What a beautiful tribute to your first baby! I’m so very sorry for your loss.
I haven’t even read this yet but already have tears down my face. Much love to Baxter’s entire family at this time.
Holding you in the light.
We lost our Jack Russell after 19 years a couple years ago. I really relate to what you’ve posted. They leave lasting pawprints on our hear forever so we can always remember the good times.
Oh Erin <3 I too just put down my first "baby," our senior chihuahua, and it was heartbreaking, almost exactly like what happened with Baxter. My heart is with you during this tough time.
Such an endearing tribute. I’m sorry for your loss ❤️.
So sorry for the list of your sweet boy
This made me cry.
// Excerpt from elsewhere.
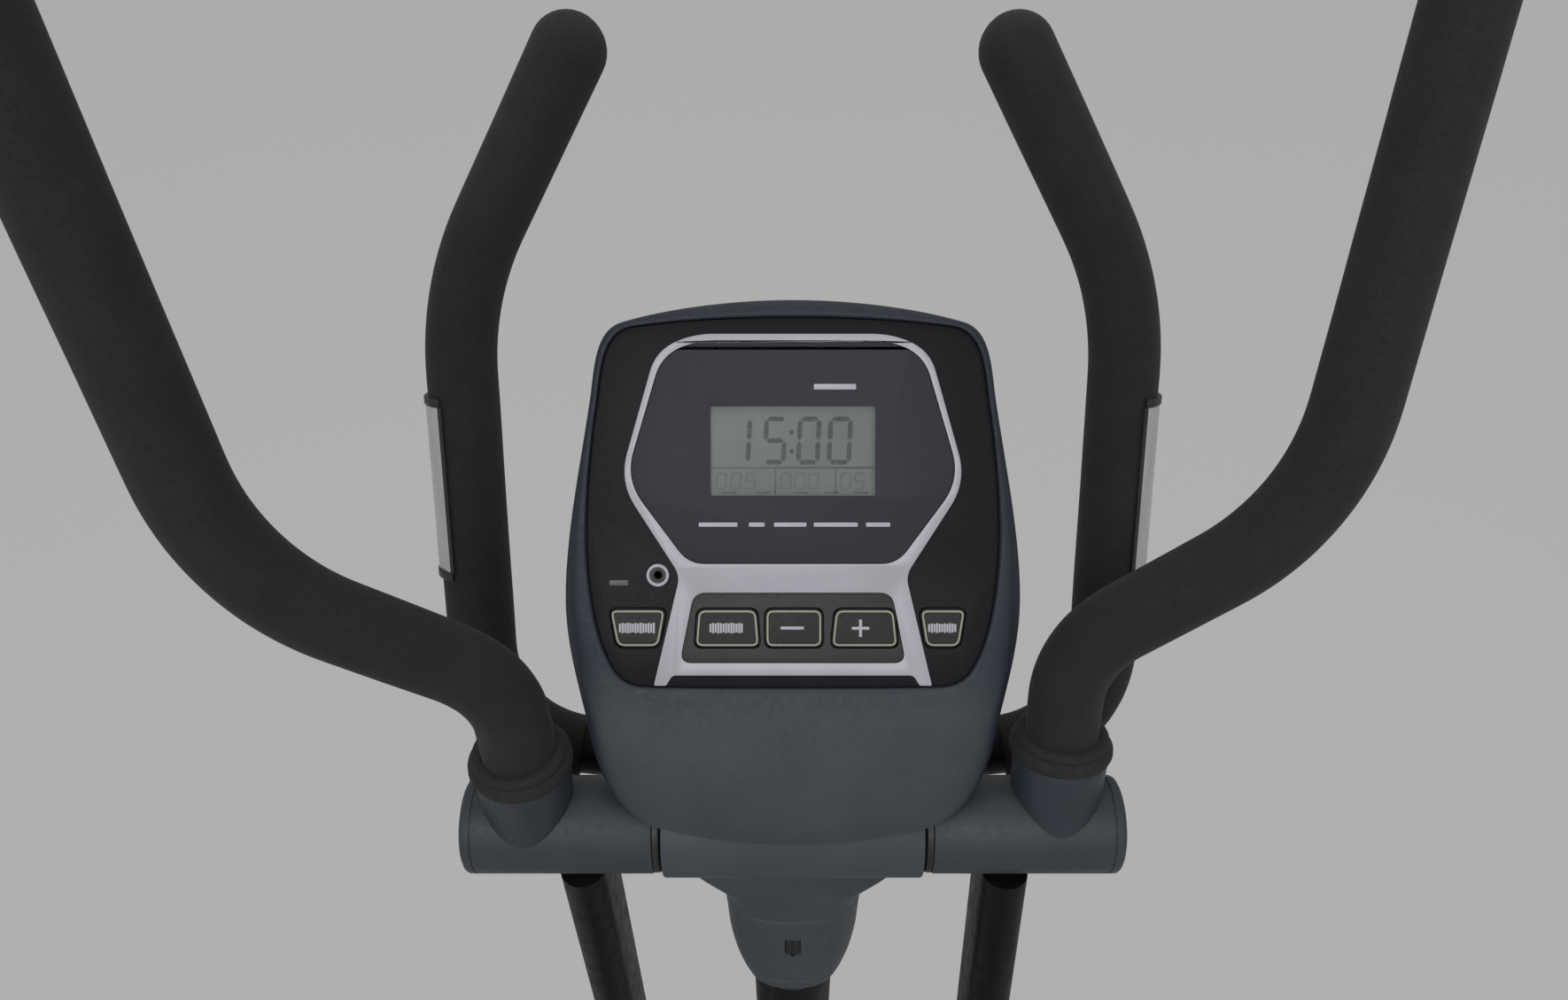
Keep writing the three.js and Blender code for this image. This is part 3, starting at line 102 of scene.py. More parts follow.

A wonderful tribute to Baxter. So sorry for your loss and pain.
A beautiful tribute. ❤️
I’m so sorry for your loss. This brought me right back to losing my own. Thinking of you all.
Such a beautiful tribute to your special Baxter. The lessons he taught and the love he brought will stay with you forever. How awesome that he found the perfect person to spend his life with.
I’m so sorry, my dog is quirky too so I relate so well to this. It’s such a difficult loss; you were lucky to have each other. xoxo
Really sweet and lovely 🥰 My heart goes out to you, a difficult experience as pets are most definitely members of our family!
As the friend I feel like you are, I’m crying with you again as I have done before after reading one of your posts (both happy and sad tears in the past). We said goodbye to our first puppy baby a few months ago, and I still cry for her almost daily. My heart aches for you to be going through that same loss now. Personally, I would rather wallow than be comforted, so I’ll just say that I’m thinking about you and your family, and no judgment if you want to look at pictures of Baxter every day and cry.
So very sorry for the loss of your beloved Baxter. I’ve been through this, too, and it’s never easy. 💖
Sending you lots of love. ❤️❤️❤️
Well said on so many levels. I’m very sorry for your family’s loss of Baxter ❤️
I’m so sorry for your loss. Beautiful words for your sweet Bax.
What a beautiful tribute. I’m sorry for your loss.